Not long ago, Uefa fined players for lifting up their shirts to reveal anti-racism slogans; now it proclaims its support for Black Lives Matter and gives players far more latitude to show solidarity on the pitch

In other words, Uefa stands resolutely in support of LGBTQ+ rights but draws the line at offending bigots who seeks to deny those rights. It wants cost-free activism; to luxuriate in the warm balm of a safe corporate branding exercise without having to engage with real-world politics of their adopted cause, which would naturally involve taking sides.

Cost-free is not a mere metaphor. Even though it’s a not-for-profit outfit, one of Uefa’s functions – arguably its chief function – is to make as much money as possible from its showpiece competitions, the Euros and the Champions League.
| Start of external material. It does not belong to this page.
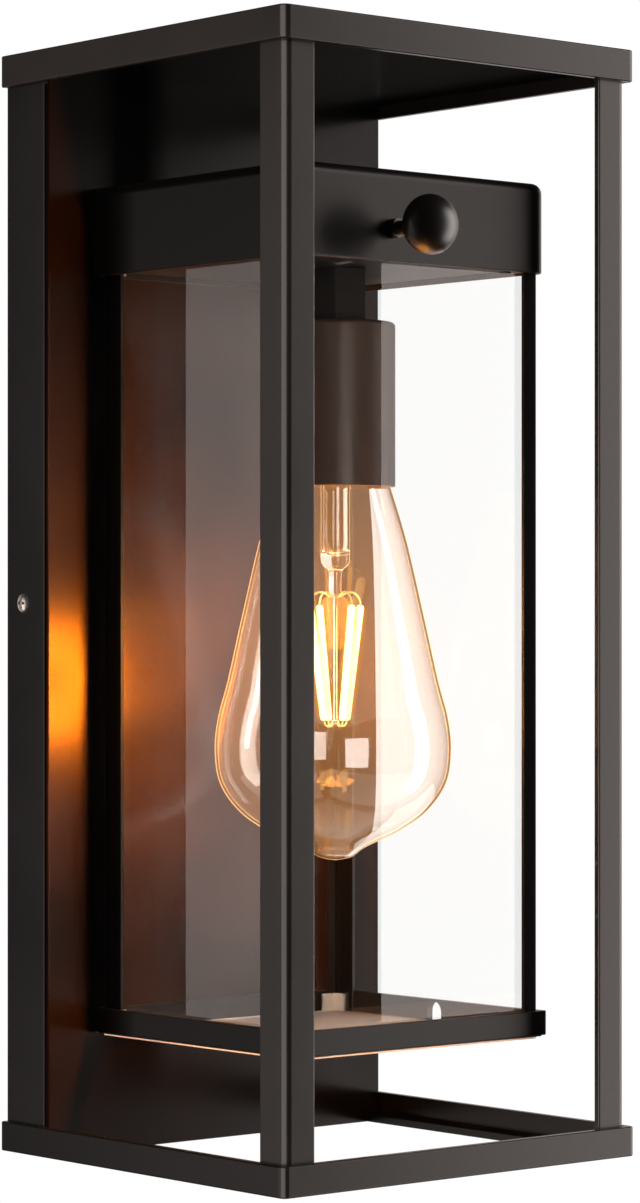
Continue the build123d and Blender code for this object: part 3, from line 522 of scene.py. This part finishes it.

The more it makes, the more it can reinvest in the game.

Like Fifa, its global parent organisation, it pursues that goal with single-minded zeal. Some forms of political activism are bad for business; but with other causes there comes a point, once they have attained mainstream acceptance, when to stand aloof is no longer viable. That’s the point at which football’s ruling bodies get on board. Not long ago, Uefa fined players for lifting up their shirts to reveal anti-racism slogans; now it proclaims its support for Black Lives Matter and gives players far more latitude to show solidarity on the pitch.

Sports has always been inseparable from politics. But public expectations of sports and the organisations that run them are changing. In a world in which Nike and Adidas are driven to take public stances against forced labour in Xinjiang, a world in which sports stars are among the most eloquent campaigners against food poverty or other social injustices, it's untenable to pretend that elite games can float above the fray. Speaking up carries risks. But staying quiet – itself an ideological act, as Uefa showed this week – no longer cuts it.